_WHAT IS NEEDED_. In the records below, pick out all lines containing the word "part".

_SOURCE MATERIAL_.
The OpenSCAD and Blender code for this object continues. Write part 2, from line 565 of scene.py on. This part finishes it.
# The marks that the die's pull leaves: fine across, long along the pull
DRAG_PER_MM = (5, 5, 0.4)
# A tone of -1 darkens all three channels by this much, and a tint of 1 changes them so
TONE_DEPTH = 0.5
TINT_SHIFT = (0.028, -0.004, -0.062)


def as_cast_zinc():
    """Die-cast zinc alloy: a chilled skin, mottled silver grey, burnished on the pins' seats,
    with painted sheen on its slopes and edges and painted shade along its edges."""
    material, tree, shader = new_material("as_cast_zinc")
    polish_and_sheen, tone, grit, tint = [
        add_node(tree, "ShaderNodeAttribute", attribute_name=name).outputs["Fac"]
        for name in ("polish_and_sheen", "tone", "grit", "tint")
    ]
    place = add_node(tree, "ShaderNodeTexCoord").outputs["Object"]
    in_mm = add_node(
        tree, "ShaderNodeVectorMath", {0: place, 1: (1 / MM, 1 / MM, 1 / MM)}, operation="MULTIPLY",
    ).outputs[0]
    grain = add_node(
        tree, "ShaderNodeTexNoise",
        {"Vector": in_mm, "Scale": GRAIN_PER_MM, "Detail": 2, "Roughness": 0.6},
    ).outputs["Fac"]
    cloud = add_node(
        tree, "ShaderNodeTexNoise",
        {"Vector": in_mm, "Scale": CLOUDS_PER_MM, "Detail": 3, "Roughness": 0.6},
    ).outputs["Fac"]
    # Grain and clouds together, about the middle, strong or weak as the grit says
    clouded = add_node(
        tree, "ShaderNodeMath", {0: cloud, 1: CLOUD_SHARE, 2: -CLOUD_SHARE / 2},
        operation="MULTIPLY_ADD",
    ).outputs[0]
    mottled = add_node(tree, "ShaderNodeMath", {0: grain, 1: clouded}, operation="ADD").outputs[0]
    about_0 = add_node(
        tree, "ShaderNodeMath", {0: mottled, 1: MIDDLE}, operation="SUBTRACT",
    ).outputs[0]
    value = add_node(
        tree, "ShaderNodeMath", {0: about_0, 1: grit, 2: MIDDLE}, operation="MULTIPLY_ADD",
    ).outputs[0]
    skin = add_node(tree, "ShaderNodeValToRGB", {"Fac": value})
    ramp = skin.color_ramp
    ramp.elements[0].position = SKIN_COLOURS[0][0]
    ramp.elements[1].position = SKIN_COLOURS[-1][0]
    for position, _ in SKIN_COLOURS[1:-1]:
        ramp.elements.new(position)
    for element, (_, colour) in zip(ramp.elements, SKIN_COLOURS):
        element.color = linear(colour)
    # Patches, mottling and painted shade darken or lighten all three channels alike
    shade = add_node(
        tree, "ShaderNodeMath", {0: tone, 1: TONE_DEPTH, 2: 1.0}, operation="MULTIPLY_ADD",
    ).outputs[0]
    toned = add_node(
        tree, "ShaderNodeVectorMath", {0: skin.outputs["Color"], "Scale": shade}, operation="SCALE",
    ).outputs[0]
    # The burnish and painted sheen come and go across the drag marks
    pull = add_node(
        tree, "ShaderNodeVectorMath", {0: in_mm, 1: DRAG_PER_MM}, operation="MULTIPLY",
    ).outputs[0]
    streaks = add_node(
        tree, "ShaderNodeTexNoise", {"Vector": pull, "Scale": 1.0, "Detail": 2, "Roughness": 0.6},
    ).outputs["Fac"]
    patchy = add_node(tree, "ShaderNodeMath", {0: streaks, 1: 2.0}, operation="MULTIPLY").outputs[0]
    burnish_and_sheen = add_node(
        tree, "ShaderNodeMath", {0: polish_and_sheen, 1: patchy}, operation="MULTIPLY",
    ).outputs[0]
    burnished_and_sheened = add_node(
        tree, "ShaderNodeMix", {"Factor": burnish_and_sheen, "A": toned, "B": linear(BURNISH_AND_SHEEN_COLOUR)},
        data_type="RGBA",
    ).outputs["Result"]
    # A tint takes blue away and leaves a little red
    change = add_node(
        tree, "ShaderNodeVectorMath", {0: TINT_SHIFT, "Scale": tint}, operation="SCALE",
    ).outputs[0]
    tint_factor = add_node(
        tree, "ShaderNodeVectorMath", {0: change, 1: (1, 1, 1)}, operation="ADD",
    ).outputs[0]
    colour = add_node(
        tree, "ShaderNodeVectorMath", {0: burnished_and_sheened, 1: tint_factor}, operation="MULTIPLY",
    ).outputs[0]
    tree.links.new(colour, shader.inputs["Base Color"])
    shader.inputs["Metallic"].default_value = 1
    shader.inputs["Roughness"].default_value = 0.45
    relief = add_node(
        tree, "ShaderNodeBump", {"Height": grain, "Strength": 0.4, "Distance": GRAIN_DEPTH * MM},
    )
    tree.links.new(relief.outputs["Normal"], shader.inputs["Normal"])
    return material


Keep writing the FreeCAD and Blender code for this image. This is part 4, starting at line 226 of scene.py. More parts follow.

_WORKED ANSWER_.
The OpenSCAD and Blender code for this object continues. Write part 2, from line 565 of scene.py on. This part finishes it.
Keep writing the FreeCAD and Blender code for this image. This is part 4, starting at line 226 of scene.py. More parts follow.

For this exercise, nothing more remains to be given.